At some level, I guess, suits and ties started as sign of professional elitism; executives, government officials, army generals wore them to symbolize their higher social status. With time, relatively lower level* professionals, specially service staff, adorned this attire to show their professionalism. At this time, perhaps to disassociate with new fans of suits and ties, executives abandoned this dressing style. Now we are at a time when a waiter at restaurant, security guard at ATM or office door, and car chauffer are fully suited-booted and executives just wear business casual. In some cruel joke of fashion, meaning of tie and suit reversed. In my previous company, higher up in hierarchy you were, less business formal or casual clothes you wore.
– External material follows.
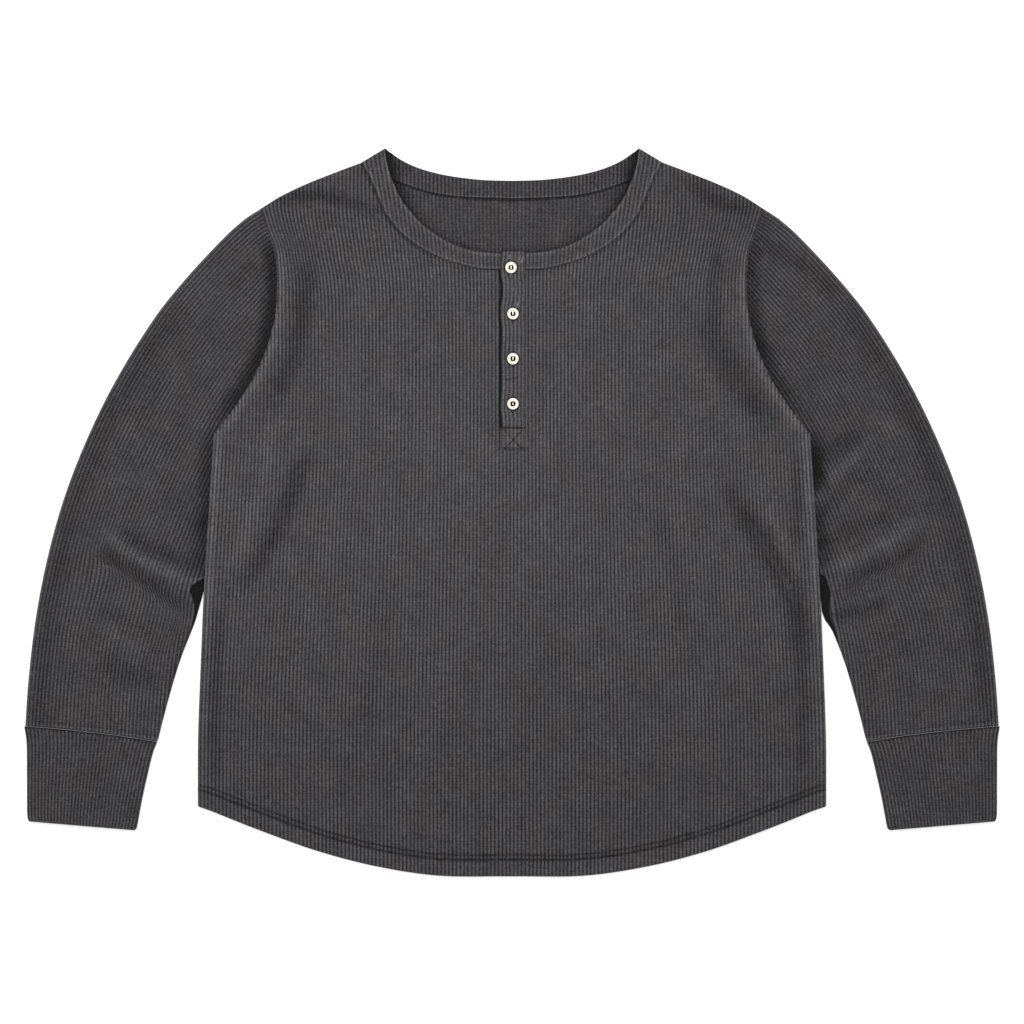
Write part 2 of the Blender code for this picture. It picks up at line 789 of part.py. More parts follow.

Interesting fact is that only mid-level executives abandoned use of suits, and senior level executives (Chief of various things) still wore fully formal clothings to display their status.

Within these low-level service jobs though, tie remains a status symbol, a trickle down of early meaning now completely changed. In student mess of my college, supervisor wears tie, clearly not because his status in hierarchy is substantial but because that’s only way he can differentiate himself from cooks and cleaners. It is as intangible perk of his job as corner office is for higher executives. Sometimes things become important because everybody deems them important, and not because of inherent importance, not unlike currency notes. It would be interesting to find a socio-cultural study of meanings and acceptance of this attire.

*It’s not to disrespect anyone but I have to find some words to talk about it, don’t I?